Scalability of the proposed algorithm
Fig .6 shows the calculated heat source region temperature distribution by the proposed algorithm, for the chip in Fig.4(a) , under a randomly generated power density function f . For comparison, a simple matrix-vector product procedure was implemented to simulate the traditional methods [7, 8, 9] , The table in Fig.6 shows the CPU usages of the proposed algorithm (excluding the time for precharacterization, as it need be done only once) and the traditional methods, when A × B was increased from 40 × 40 to 120 × 120. Evidently, the proposed algorithm has superior speed due to its logarithmic complexity, compared to the traditional methods, whose complexities are quadratic. 
Limitations of the single-layer thermal model
Traditionally, a single-layer thermal model (SLTM) was used to describe a multi-layer chip [7, 9] . Fig.7(a) shows such a single-layer thermal model, where h e is the effective heat transfer rate that can be determined by the approach in [2] , and ET T is named the effective thermal thickness.
Using the chip in Fig.4 , the paper employed the proposed algorithm to analyze the average temperature distribution of the heat source region, by using the SLTM. Fig.7(b) plots the maximum errors of the calculated temperature distribution based on the SLTM, when ET T was varied.
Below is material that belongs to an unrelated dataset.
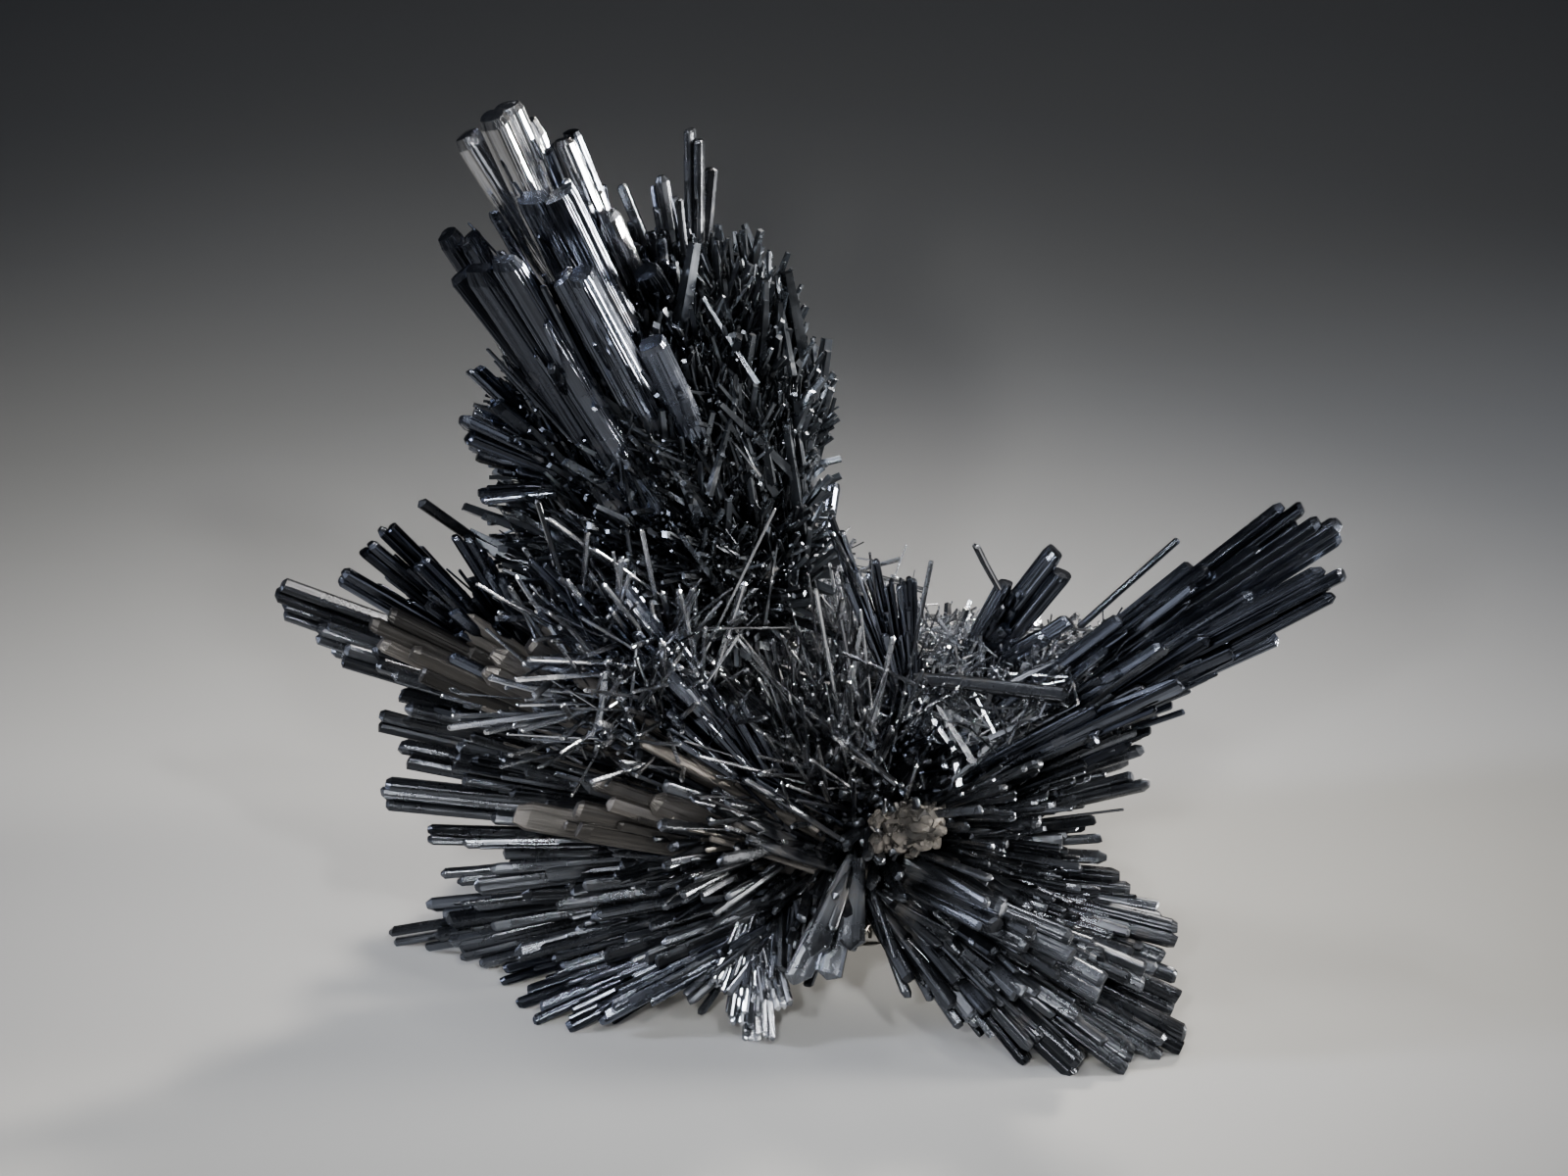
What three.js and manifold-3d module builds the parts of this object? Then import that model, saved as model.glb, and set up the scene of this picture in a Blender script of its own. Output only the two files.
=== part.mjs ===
// A stibnite crystal spray. From one root, fans of blades spread to the left, to the right and down to the
// feet that it stands on, and a tower of prisms leans back and to the left over a bowl of fine needles.
// Millimetres, +Z up, front towards -Y. The crystals are laid out on the floor plane z = 0 with the root
// near x = 6, and the finished group is shifted so that its origin is the middle of the bottom of its box.
import * as THREE from "three";
import { ConvexGeometry } from "three/addons/geometries/ConvexGeometry.js";
import { mergeVertices } from "three/addons/utils/BufferGeometryUtils.js";
import Module from "manifold-3d";

const wasm = await Module();
wasm.setup();

// Driving dimensions
const GAP = 0.3; // clearance between neighbouring pieces
const SIDES = 4; // faces round a blade, and round a prism where a piece says otherwise
const PRISM_SIDES = 6;
const WELD = 1e-4; // corners nearer than this are one corner
const LUMP_DETAIL = 1; // subdivision of the rounded masses, unless a piece says otherwise
const FLOOR = 200; // side of the block that trims the feet flat
const ROOT_TAPER = 0.5; // a fan crystal's width where it leaves its palm, as a share of its full width
const BURIED = 0.85; // share of a palm's length that its crystals start at
const FACING = new THREE.Vector3(0, -0.85, 0.53); // way that most broad crystal faces look
const TURN = 0.5; // most that a crystal is twisted off that facing, radians

const FINISHES = {
  prism: { color: 0x2a2f3a, roughness: 0.3, metalness: 0.9 }, // bright bluish-black cleavage
  blade: { color: 0x23262c, roughness: 0.38, metalness: 0.8 }, // duller, slightly tarnished
  coated: { color: 0x4a443d, roughness: 0.65, metalness: 0.35 }, // thin film of brown clay
  needles: { color: 0x1c1e22, roughness: 0.35, metalness: 0.85 },
  matrix: { color: 0x6b5a45, roughness: 0.85, metalness: 0.0 },
};

// ---- solids -------------------------------------------------------------------------------------------

function solidOf(geometry) {
  const bare = geometry.clone();
  bare.deleteAttribute("normal");
  bare.deleteAttribute("uv");
  const merged = mergeVertices(bare, WELD);
  const corners = merged.index.array;
  const triVerts = [];
  for (let i = 0; i < corners.length; i += 3) {
    const [a, b, c] = corners.subarray(i, i + 3);
    if (a !== b && b !== c && c !== a) triVerts.push(a, b, c); // the rest closed up on the axis
  }
  const vertProperties = merged.attributes.position.array;
  const mesh = new wasm.Mesh({ numProp: 3, vertProperties, triVerts: new Uint32Array(triVerts) });
  return new wasm.Manifold(mesh);
}

const join = (solids) => wasm.Manifold.union(solids);

// A crystal from its start to its tip: broad face along `facing`, widening to its shoulders, and
// ending in a point. `grow` swells it on every side.
function crystal({ start, tip, width, thickness, point, taper, turn, facing, sides }, grow = 0) {
  const length = start.distanceTo(tip);
  const along = tip.clone().sub(start).normalize();
  const across = along.clone().cross(facing).normalize();
  const out = across.clone().cross(along);
  const radius = width / 2 + grow;
  const profile = [
    new THREE.Vector2(0, -grow),
    new THREE.Vector2(radius * taper, -grow),
    new THREE.Vector2(radius, length - point),
    new THREE.Vector2(0, length + grow),
  ];
  const geometry = new THREE.LatheGeometry(profile, sides);
  geometry.scale(1, 1, (thickness / 2 + grow) / radius);
  geometry.rotateY(turn);
  geometry.applyMatrix4(new THREE.Matrix4().makeBasis(across, along, out));
  geometry.translate(start.x, start.y, start.z);
  return solidOf(geometry);
}

// A rounded lump: the surface that the tips of a mass of needles reach.
function lump([x, y, z, rx, ry, rz], detail, grow) {
  const geometry = new THREE.IcosahedronGeometry(1, detail);
  geometry.scale(rx + grow, ry + grow, rz + grow);
  geometry.translate(x, y, z);
  return solidOf(geometry);
}

// The crystals of a spray. Its tips are [x, y, z] or [x, y, z, width]. Between each two that follow one
// another stand `fill` shorter ones, a little nearer or farther than the line between them.
function crystalsOf(spray) {
  const { root, tips, width, flat = 0.5, point = 0.8, taper = ROOT_TAPER } = spray;
  const { web = 0, fill = 0, depth = 2, seed = 1, sides = SIDES } = spray;
  const facing = spray.facing ? new THREE.Vector3(...spray.facing).normalize() : FACING;
  const foot = new THREE.Vector3(...root);
  const random = (from, to) => from + (to - from) * THREE.MathUtils.seededRandom();
  THREE.MathUtils.seededRandom(seed);
  const crystals = [];
  const add = (tip, size) => {
    const turn = random(-TURN, TURN);
    const start = foot.clone().lerp(tip, web * BURIED);
    const [thickness, length] = [size * flat, size * point];
    crystals.push({ foot, start, tip, width: size, thickness, point: length, taper, turn, facing, sides });
  };
  tips.forEach(([x, y, z, size = width], i) => {
    const tip = new THREE.Vector3(x, y, z);
    add(tip, size);
    if (i === tips.length - 1) return;
    const next = new THREE.Vector3(...tips[i + 1].slice(0, 3));
    for (let k = 1; k <= fill; k++) {
      const between = tip.clone().lerp(next, k / (fill + 1));
      const shorter = foot.clone().lerp(between, random(0.8, 0.93));
      shorter.addScaledVector(facing, random(-depth, depth));
      add(shorter, width * random(0.75, 1));
    }
  });
  return crystals;
}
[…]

The figure shows that the accuracy of the SLTM was very sensitive to ET T . For the chip in Fig.4 , to ensure the temperature errors within 1.97%, both the bulk and solder regions need be modeled, which is, however, beyond the capability of the SLTM. Hence, there are obstacles in using the SLTM for 3-D ICs [16] .
Conclusions
By integrating the eigen-expansion technique and the transmission line theories, the paper derived the multi-layer heat conduction Green's function, based on which a logarithmic full-chip thermal analysis algorithm was introduced. Experiments demonstrated that the algorithm was very accurate and well-scalable, compared to FLUENT and traditional Green's function based methods. In addition, the paper discussed the limitations of the traditional single-layer thermal model.